Church Photography Restrictions

Whenever I meet a couple who are getting married at a church, one of the questions I always encourage them to ask their officiant "What are the church photography restrictions?". Most brides and grooms are very surprised when I explain that it is very common to have specific rules and those rules can vary wildly. I've been to some churches who say "Do what you like as long as you get great photos" to "No photography at all full stop."

The reason I encourage couple's to ask early on is so they can factor these rules into their wedding plans. So there are no nasty surprises on the day of their wedding. That we're all on the same page and I won't get an upset phone call from the newlyweds asking why there are no photographs of their wedding ceremony.

Common restrictions which us wedding photographer's must adhere to are:

  • No flash photography
  • No moving around once the ceremony has started
  • Stay at the front at all times behind the vicar/priest
  • Stay at the back at all times
  • No photography at any time

So what can you do if you are imagining you will get photos of the full ceremony but your officiant refuses? Once the ceremony starts, the vicar or priest is in charge and he/she can stop the ceremony at any time. As a professional wedding photographer we simply are not able to ignore the rules we are given and it would be unfair to ask us to do so.

The best time to deal with these restrictions is well before the wedding. My tips would be to firstly ask the official when you are booking the church. If you don't like those rules, you can speak with them at this time to see if you can come to an agreement. Churches often introduce these draconian rules as a result of bad experiences with previous photographers.

Indeed I've heard some terrible stories of photographers who have run around the church distracting from the solemn occasion. Or they've machine gunned their way through the ceremony firing their flash a million times turning the church into a nightclub experience.

What I suspect has happened a lot in the past is that couples have asked a friend with a camera (FWC) to photograph their wedding. He/she has no idea of how to behave. Since the church officials cannot easily tell a professional from a FWC, they enforce draconian rules on everyone. The loser is ultimately the bride & groom of course who lose out on precious memories. It also seems incredibly strange to me that I would be prevented from photographing not just an important part of the day....but THE most important part of the day. The whole reason we're all there!

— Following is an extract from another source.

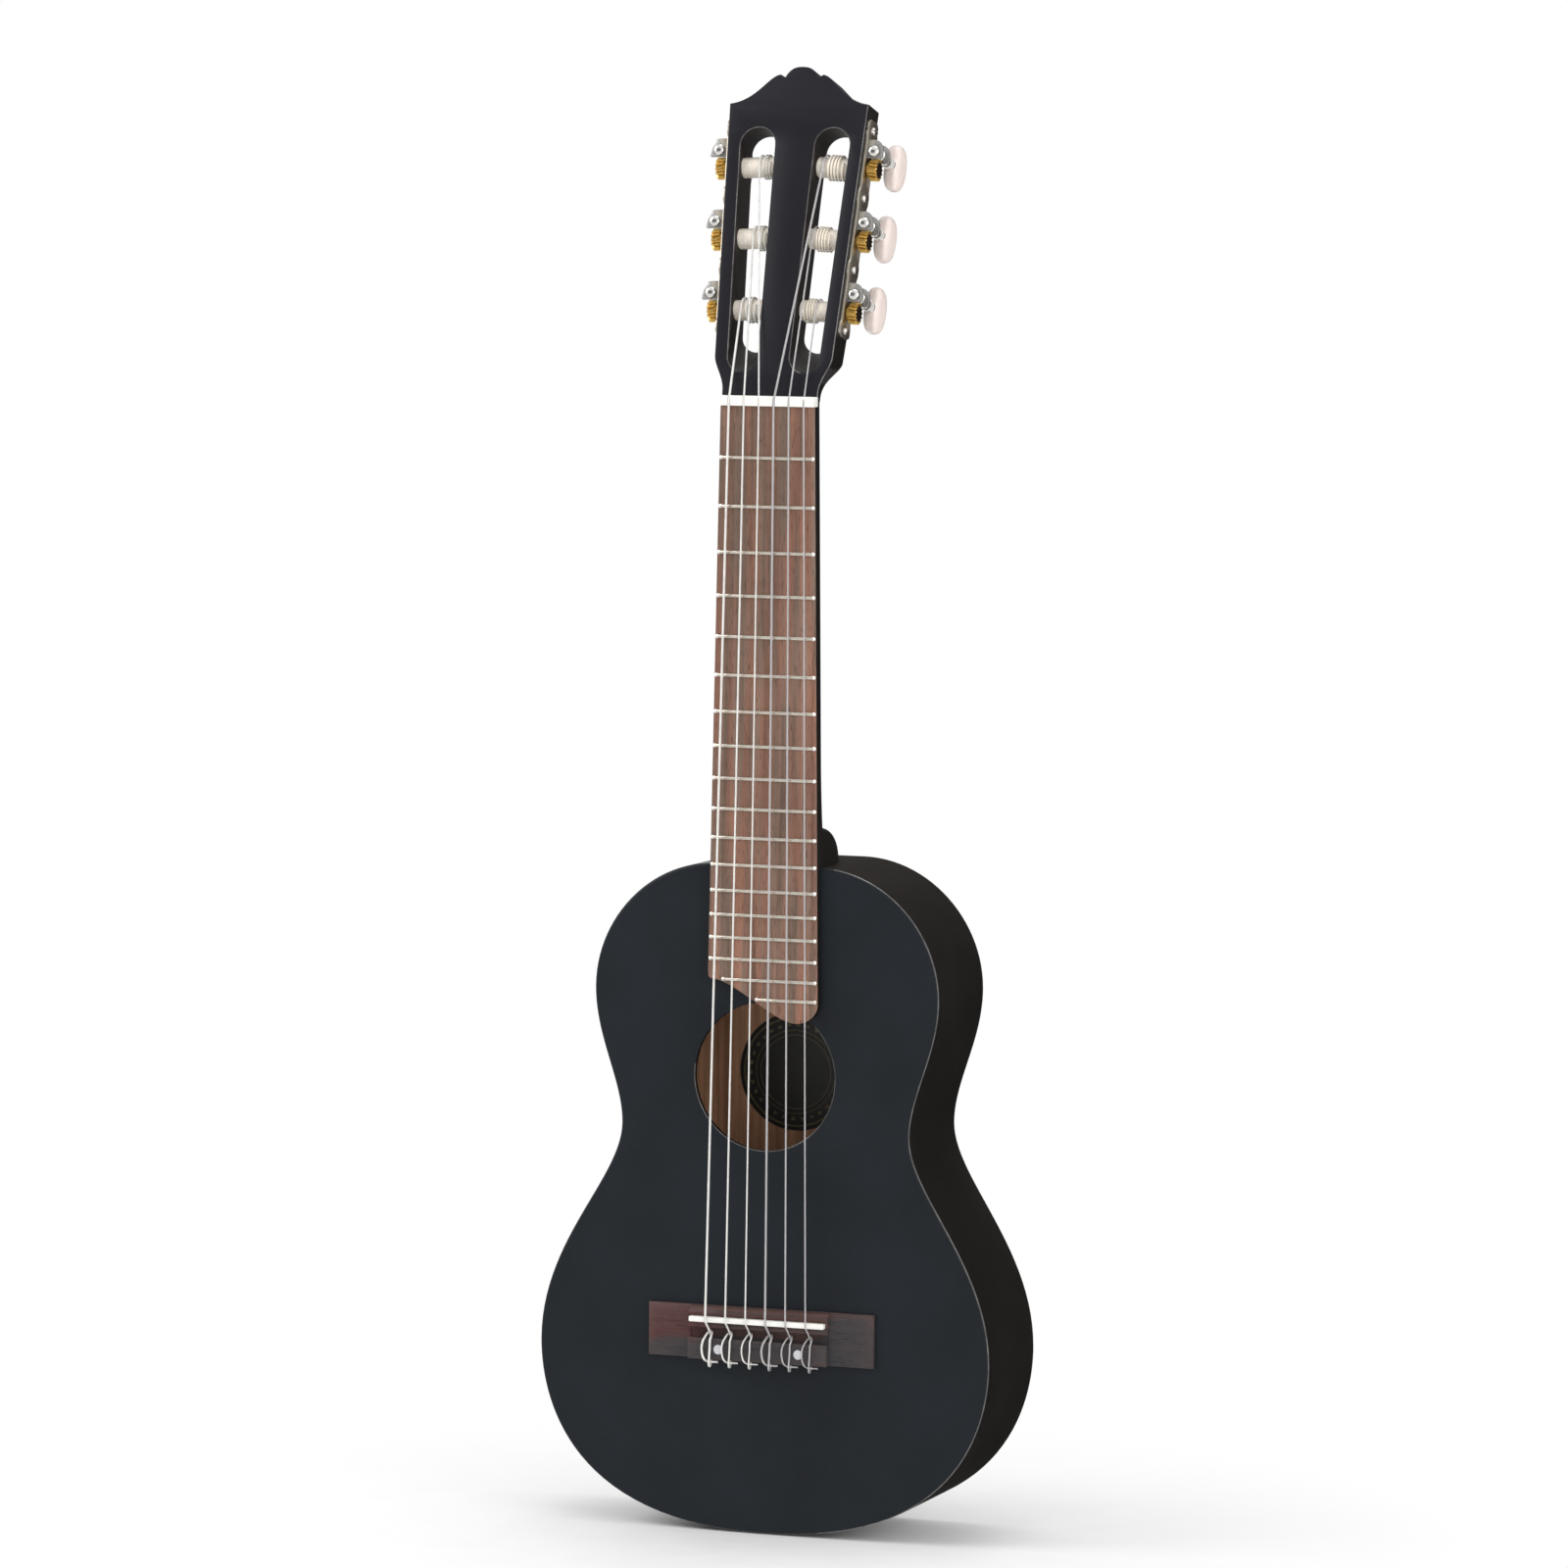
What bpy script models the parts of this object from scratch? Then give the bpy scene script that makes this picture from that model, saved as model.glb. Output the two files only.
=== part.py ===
# Guitalele: a six string small guitar with a slotted head and classical tuners.
# Metres, +Z up along the neck, strings towards -Y, treble side towards +X.
# The origin is on the centreline where the nut's front face meets the neck.

import math

import bmesh
import bpy
from mathutils import Matrix, Vector

# Scale and frets
scale_length = 0.433
fret_count = 18
joint_fret = 12
frets_per_octave = 12

# Gaps between pieces
glue_gap = 0.0003
running_gap = 0.0003
shaft_fit = 0.0001

# Body outline, heights measured up from the tail
body_length = 0.319
lower_bout_width = 0.2266
lower_bout_height = 0.087
waist_width = 0.145
waist_height = 0.1932
upper_bout_width = 0.173
upper_bout_height = 0.258
shoulder_width = 0.052
tail_fullness = 0.1042
lower_bout_fullness_down = 0.0227
lower_bout_fullness_up = 0.0479
waist_fullness_down = 0.0267
waist_fullness_up = 0.020
upper_bout_fullness_down = 0.0248
upper_bout_fullness_up = 0.0325
shoulder_fullness = 0.0332

# Body shell
body_depth_tail = 0.069
body_depth_neck = 0.0658
soundboard_thickness = 0.0026
soundboard_edge_radius = 0.0016
back_thickness = 0.0026
back_edge_radius = 0.0012
side_thickness = 0.0025
sound_hole_radius = 0.0352
sound_hole_to_nut = 0.3169

# Inside the body
neck_block_width = 0.050
neck_block_length = 0.028
tail_block_width = 0.044
tail_block_length = 0.012
lining_thickness = 0.005
lining_height = 0.012
front_brace_width = 0.006
front_brace_height = 0.011
upper_front_brace_to_nut = 0.2655
lower_front_brace_to_nut = 0.3605
back_brace_width = 0.008
back_brace_height = 0.009
upper_back_brace_to_nut = 0.275
lower_back_brace_to_nut = 0.410
brace_end_height = 0.003
brace_taper_length = 0.018
label_radius = 0.027
label_thickness = 0.0004
label_offset = -0.006
label_to_nut = 0.322

# Neck shaft and heel
neck_width_nut = 0.0473
neck_width_joint = 0.0537
neck_depth_nut = 0.0165
neck_depth_heel = 0.0178
heel_start_to_joint = 0.0172
heel_roundness = 0.56
heel_squareness = 3.0
heel_swell_run = 0.034
heel_swell_depth = 0.0065
heel_steps = 8
heel_cap_taper = 0.42
neck_overlap_into_head = 0.010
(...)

If you can agree a compromise with your vicar/priest/official then it's always a good idea to follow up in an email or get it written into your contract so you have proof. I've had weddings before where the couple have discussed it, reassured me that I can move around and do whatever I need. Then on the day I'm told I must stand right at the back and not to move.

By far the most common rule is simply no flash and don't run around. Again, this is where hiring an experienced wedding photographer will be crucial since they will have the right knowledge to know most of the time, flash is useless in a church and the correct gear to shoot in low light situations.

what can we do if the church still says no?

If you've tried your best to persuade them and they refuse to budge then your options are unfortunately going to be limited. Here are pretty much your options.

  1. Accept you won't have photographs of the ceremony itself.
  2. Change the church to another. Due to family reasons this may not always be appropriate
  3. Build some time into your schedule to recreate the key moments after the real ceremony. So ask your vicar/priest and photographer to mock up the main parts such as the exchange of rings and kiss once the legal ceremony is over.

If you are not getting married in a church then in general things are a bit simpler. Typically civil ceremony rules are slightly more relaxed (although not always). It is common for the registrar to ban flash and moving around but it's almost unheard of to ban photography. Otherwise the principles are very similar to church. Thankfully I've noticed a definite improvement over the last couple of years. It seems the registrar's within the Derby and Nottingham area's are fairly relaxed when it comes to photography. And rightfully so.

I'm a wedding photographer, any tips for me?

There's two types of attitudes that wedding photographers adopt. The first is: "I will ignore the rules and do what it takes to get the photos for my customer". And the second is: "I will respect the house rules that I'm in"

I'm definitely the latter. Let me explain. Sure, you might feel it's your duty to get the shot. After all, the couples have paid you to photograph their wedding. Not the church. However, if you've followed my suggestions above, the couple should not be surprised at the rules. And by getting married at the church, they've accepted the rules. So if the rules are 'no photos' and the couple have accepted it. We've really no skin in the game. And breaking the rules is plain rude.

Secondly, photographers ignoring the rules set for them is exactly why churches get more and more strict with the next photographer. Until they get to the point where they just ban photography altogether. Or ask you to wait outside with a verger guarding you. "That's the next photographers problem" I hear some of you say.

Well here's the're right. But you're also the next photographer.......... By ignoring the rules, we make it a vicious circle for all of us.

So don't do it. Be respectful and do as you're told. That's my tip.


Hopefully the page has helped you understand what restrictions might be in place during your wedding ceremony. And that sadly photographers are often limited in what we can do.

With the above tips, I hope you can find a workaround any church photography restrictions which the vicar/priest has put in place so you can get the best possible photographs of your wedding day.